### Request
Can you write out all of the material below, word for word?

### Supplied material
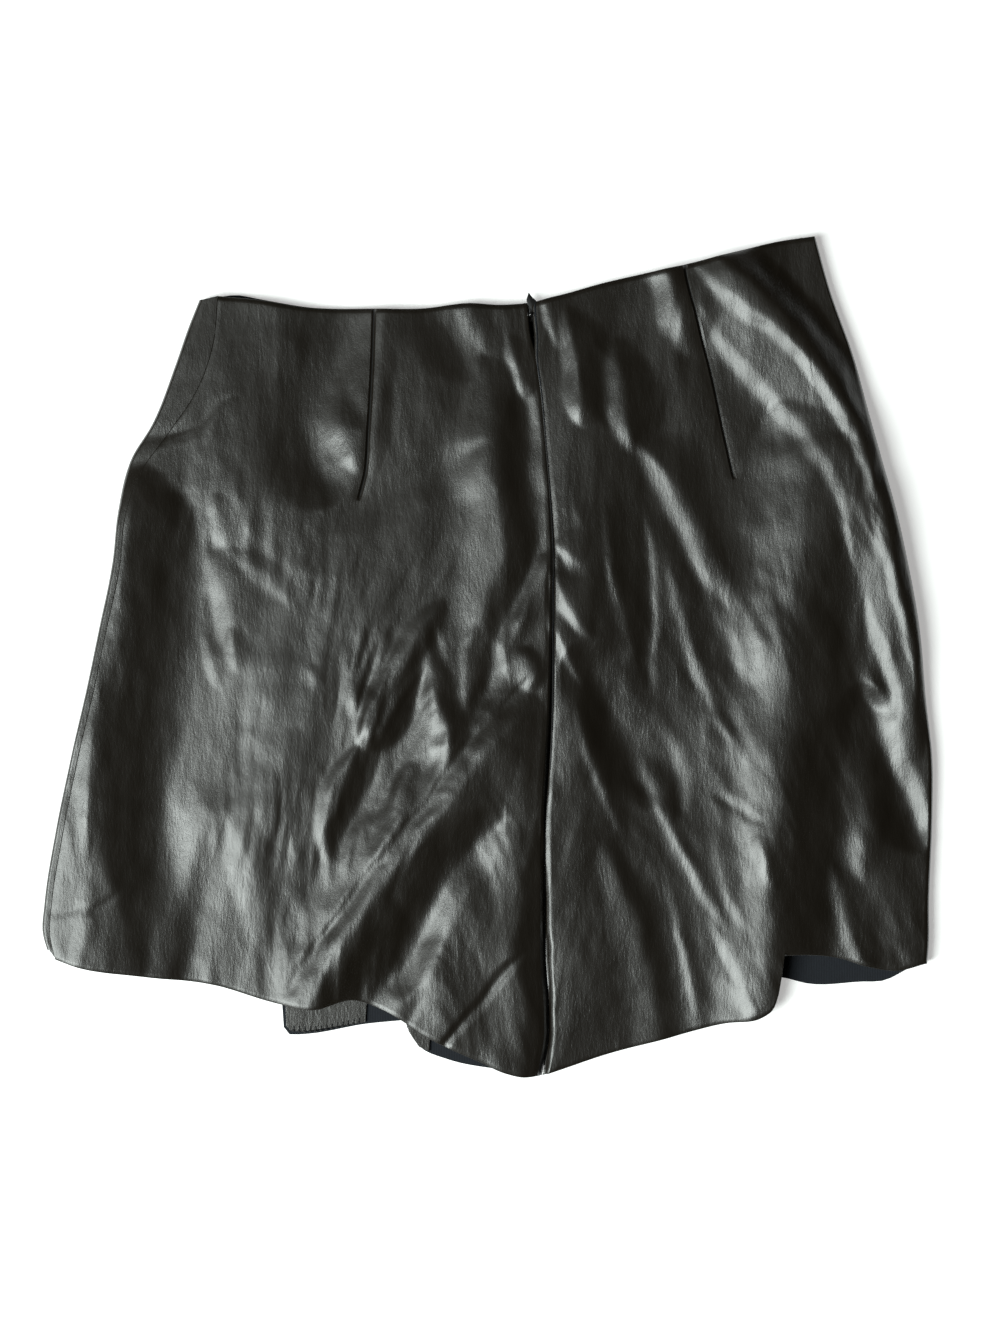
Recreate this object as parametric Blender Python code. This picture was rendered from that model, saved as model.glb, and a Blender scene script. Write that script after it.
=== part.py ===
"""Wrap skort of black faux leather, laid flat on its front with its back uppermost.

Tables hold millimetres; the meshes are in metres. +X is the right of the garment as it lies, +Y runs up to the
waist and +Z away from the surface it lies on. The origin is under the middle of the garment, on that surface.
From the surface upwards lie the wrap panel, the two shorts fronts, the zip and the two back panels.
"""
import math
from collections import namedtuple

import bmesh
import bpy
import numpy as np

MM = 0.001

# Cloth and clearances
WALL = 1.2  # faux leather on its knit backing
GAP = 0.3  # between layers and along seams
ZIP_TAPE_WALL = 0.8

# Levels of the faces that look down, layer on layer
FLOOR = 0.0
SHORTS_LEVEL = FLOOR + WALL + GAP
INNER_LEVEL = SHORTS_LEVEL + WALL + GAP
BACK_REST = 6.4  # outer face of the back panels where no fold lifts them
BACK_LOWEST = INNER_LEVEL + WALL + GAP
DOME = 2.2  # slight fullness of the seat

# Zip
ZIP_LENGTH = 175.0
ZIP_TAPE_WIDTH = 24.0
ZIP_MOUTH = 2.6  # half width of the open mouth round the slider
ZIP_MOUTH_LENGTH = 15.0
ZIP_MOUTH_TAPER = 22.0
SLIDER = {"width": 3.8, "length": 9.0, "height": 2.4, "top_y": 200.5}
PIVOT = {"x": 24.4, "y": 195.6, "z": 8.6, "bar": 1.0, "clearance": 0.35}
LUG = {"width": 0.7, "length": 2.2, "rise": 1.0, "gap": 2.6}
TAB = {"wall": 1.0, "eye": 3.0}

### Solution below
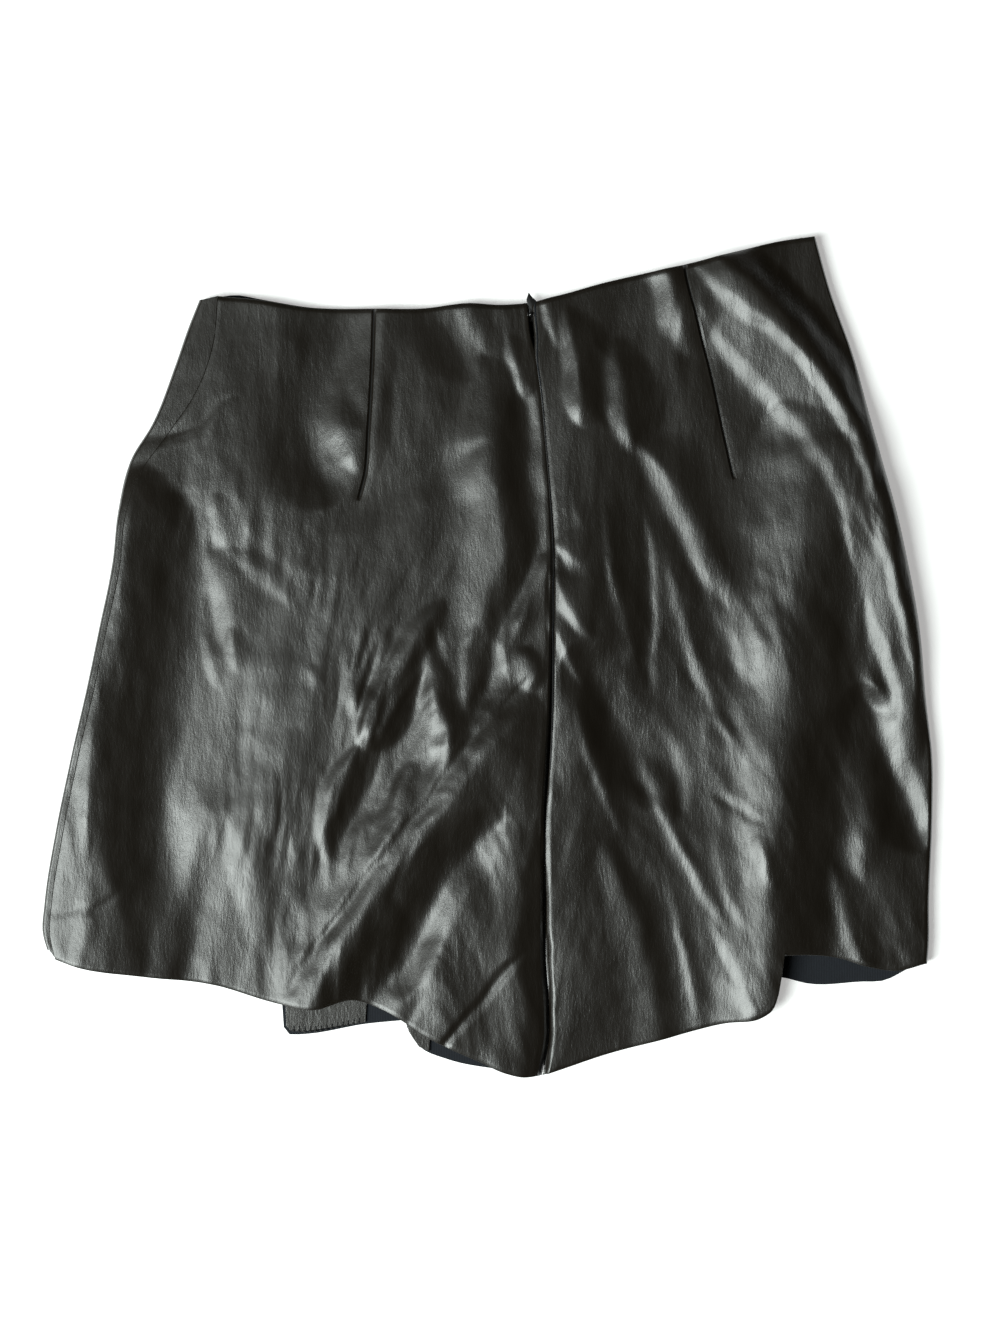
Recreate this object as parametric Blender Python code. This picture was rendered from that model, saved as model.glb, and a Blender scene script. Write that script after it.
=== part.py ===
"""Wrap skort of black faux leather, laid flat on its front with its back uppermost.

Tables hold millimetres; the meshes are in metres. +X is the right of the garment as it lies, +Y runs up to the
waist and +Z away from the surface it lies on. The origin is under the middle of the garment, on that surface.
From the surface upwards lie the wrap panel, the two shorts fronts, the zip and the two back panels.
"""
import math
from collections import namedtuple

import bmesh
import bpy
import numpy as np

MM = 0.001

# Cloth and clearances
WALL = 1.2  # faux leather on its knit backing
GAP = 0.3  # between layers and along seams
ZIP_TAPE_WALL = 0.8

# Levels of the faces that look down, layer on layer
FLOOR = 0.0
SHORTS_LEVEL = FLOOR + WALL + GAP
INNER_LEVEL = SHORTS_LEVEL + WALL + GAP
BACK_REST = 6.4  # outer face of the back panels where no fold lifts them
BACK_LOWEST = INNER_LEVEL + WALL + GAP
DOME = 2.2  # slight fullness of the seat

# Zip
ZIP_LENGTH = 175.0
ZIP_TAPE_WIDTH = 24.0
ZIP_MOUTH = 2.6  # half width of the open mouth round the slider
ZIP_MOUTH_LENGTH = 15.0
ZIP_MOUTH_TAPER = 22.0
SLIDER = {"width": 3.8, "length": 9.0, "height": 2.4, "top_y": 200.5}
PIVOT = {"x": 24.4, "y": 195.6, "z": 8.6, "bar": 1.0, "clearance": 0.35}
LUG = {"width": 0.7, "length": 2.2, "rise": 1.0, "gap": 2.6}
TAB = {"wall": 1.0, "eye": 3.0}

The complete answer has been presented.